Her literary breakthrough came in 1987, with Postcards from the Edge, a semi-autobiographical novel. She also wrote the screenplay for the 1990 film, which starred Meryl Streep as a drug-addicted actress, and Shirley MacLaine as her mother, a former musical comedy darling. She also worked for many years as a "script doctor," working uncredited to rewrite and polish existing screenplays. She wrote three more novels, including Surrender the Pink (1990) and The Best Awful There Is (2004), a sequel to Postcards from the Edge. For the last several years, she's been touring in a one-woman show based on her 2008 memoir, Wishful Drinking. Her latest book, Shockaholic, will be released later this year, and it's also inspired by her own life. "My daughter would like me to write about a 13-year-old slave girl from Jamaica, but that's not what I know," she says. "I understand myself. And I understand addiction, which is like being a truant, like getting away with something."

Today is the birthday of Ojibwe novelist David Treuer (1970) (books by this author). He was born in Washington, D.C., to an Austrian Holocaust survivor and a tribal court judge; he grew up on the Leech Lake Reservation in northern Minnesota, where his mother's family lives. He studied anthropology and creative writing at Princeton, and published his first novel, Little, in 1995. Two more novels followed: The Hiawatha (1999) and The Translation of Dr. Apelles (2006). He's also written a collection of critical essays, Native American Fiction: A User's Manual (2006). His next book, Rez Life — part history, part memoir, part reportage — is forthcoming.

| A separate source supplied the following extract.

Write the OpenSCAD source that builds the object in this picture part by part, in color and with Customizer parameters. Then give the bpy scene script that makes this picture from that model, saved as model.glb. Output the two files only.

He and his brother Anton have been working for the past several years to record and preserve the Ojibwe language, one of only three Native American languages expected to survive into the middle of the 21st century. "If these words are lost," he wrote in a 2008 essay for the Los Angeles Times, "much will happen, but also very little will happen. We will be able to go to Starbucks and GameStop and Wal-Mart and the Home Depot as before. We will tie our shoes the same way and brush our teeth and use Crest Whitestrips. Some of us will still do our taxes. Some of us still won't. The mechanics of life as it is lived by modern Ojibwes will remain, for the most part, unchanged. The language we lose, when we lose it, is replaced by other languages. And yet, I think, more will be lost than simply a bouquet of discrete understandings ... I think what I am trying to say is that we will lose beauty — the beauty of the particular, the beauty of the past and the intricacies of a language tailored for our space in the world."

Today is the birthday of science fiction writer Ursula Kroeber Le Guin, born in Berkeley, California, in 1929. She's best known for her Earthsea series of books about a world populated by wizards and dragons. It's been translated into 16 languages. She also worked for 40 years on a translation of Lao Tzu's Tao Te Ching.

She said, "If you want your writing to be taken seriously, don't marry and have kids, and above all, don't die. But if you have to die, commit suicide. They approve of that."